GEORDIE (on phone): So, first date.
All ready for dinner with Minxy Meg the librarian?
ALPHY: I would be if I wasn't on the phone to you.
GEORDIE: What's on the menu?
ALPHY: For starters, I've made chicken liver pâté.
GEORDIE: Right, let me stop you there.
Chicken liver?
ALPHY: It's quick.
It's tasty.
GEORDIE: It's the liver of a chicken, Alphy.
ALPHY (chuckles): And offal doesn't say romance?
(whines) GEORDIE: What's the main course?
Tripe?
ALPHY: You really aren't helping my nerves here, Geordie.
GEORDIE: Ah, you got nothing to worry about.
(cutlery rattling) ALPHY: What if she hates the dog, or I give her food poisoning?
GEORDIE: Well, you've got those things to worry about, sure.
Alphy, you're delightful.
And she's delightful.
Don't overthink it.
Don't overthink it-- I can do that.
And the flowers?
Flowers?
Have you got flowers?
Should I have flowers?
The boy's an amateur.
♪ ♪ Sorry.
Oh, I say!
What a to-do!
What a to-do!
What a to-do!
(Cathy and girls laughing) (music playing, audience applauding on TV) CATHY: Oh-- oh.
Oh, I say.
What a to-do!
What a to-do!
(Cathy and girls laughing) What a to-do!
(laughter continues) Oh, do it again, David!
He's such a card!
Go on, David-- show him.
DORA: It's hilarious.
(laughing) (music playing, audience laughing on TV) (grunts) (phone ringing, TV switches off) CATHY: What you doing?
We were watching that!
GEORDIE: Don't happen to think it's very funny, that's all.
(phone ringing) Hello?
(Cathy laughing) LARRY (on phone): Boss.
Sorry to call you on your night off.
(Cathy and girls laughing) Boss?
Uh, I'm here.
What is it, Larry?
♪ ♪ What do we think?
(exhales) She's the bishop's daughter.
God forbid she sees my clavicle.
This could be the future Mrs. Kottaram.
Whoa, whoa, let's not get ahead of ourselves.

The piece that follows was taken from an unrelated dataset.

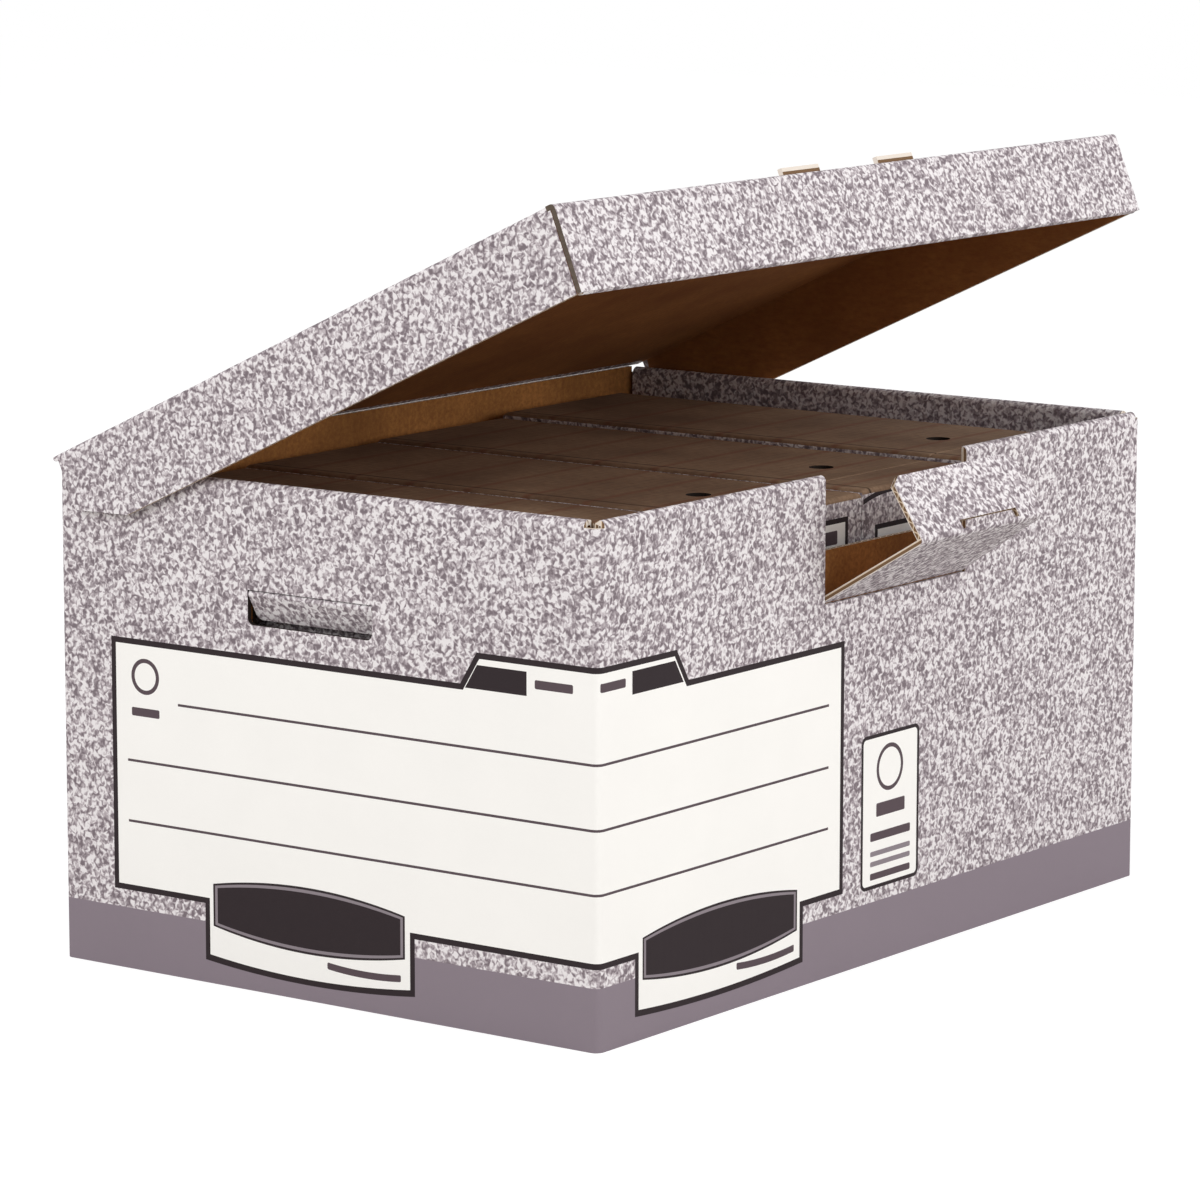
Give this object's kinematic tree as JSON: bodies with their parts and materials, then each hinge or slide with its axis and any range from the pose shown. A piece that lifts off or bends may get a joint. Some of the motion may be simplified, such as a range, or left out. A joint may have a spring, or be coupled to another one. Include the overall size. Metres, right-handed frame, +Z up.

One error could ruin your entire future.
Oh, well, that's put me at ease, thank you.
♪ ♪ (softly): Aw.
You want me to go, don't you?
Very much so, yes.
(knock at door) (gasps): Ooh!
I'll get it.
♪ ♪ (exhales) Miss Grey.
Mrs. Chapman.
Uh, she's just leaving.
Aren't you looking smashing?
Doesn't she look smashing?
Love to Jack, Mrs. C. He's been a bag of nerves all day, bless him.
All afluster.
Not, not really.
Liar.
(inhales): Do you like sloe gin?
I can't say I've ever tried it.
I'll get out my special batch.
Usually only comes out at funerals.
Oh, that funeral can be arranged.
Hm?
Have fun.
Not too much fun.
(door opens) (door closes) You do, by the way.
Do what?
Look smashing.
(chuckles): Thank you.
Likewise.
(door opens) Alphy, can we make a pact?
Sure.
That if this evening doesn't work out...
If we run out of things to say.
Or I insult your cooking.
Or we disagree on politics?
Or there's just... ...absolutely no spark.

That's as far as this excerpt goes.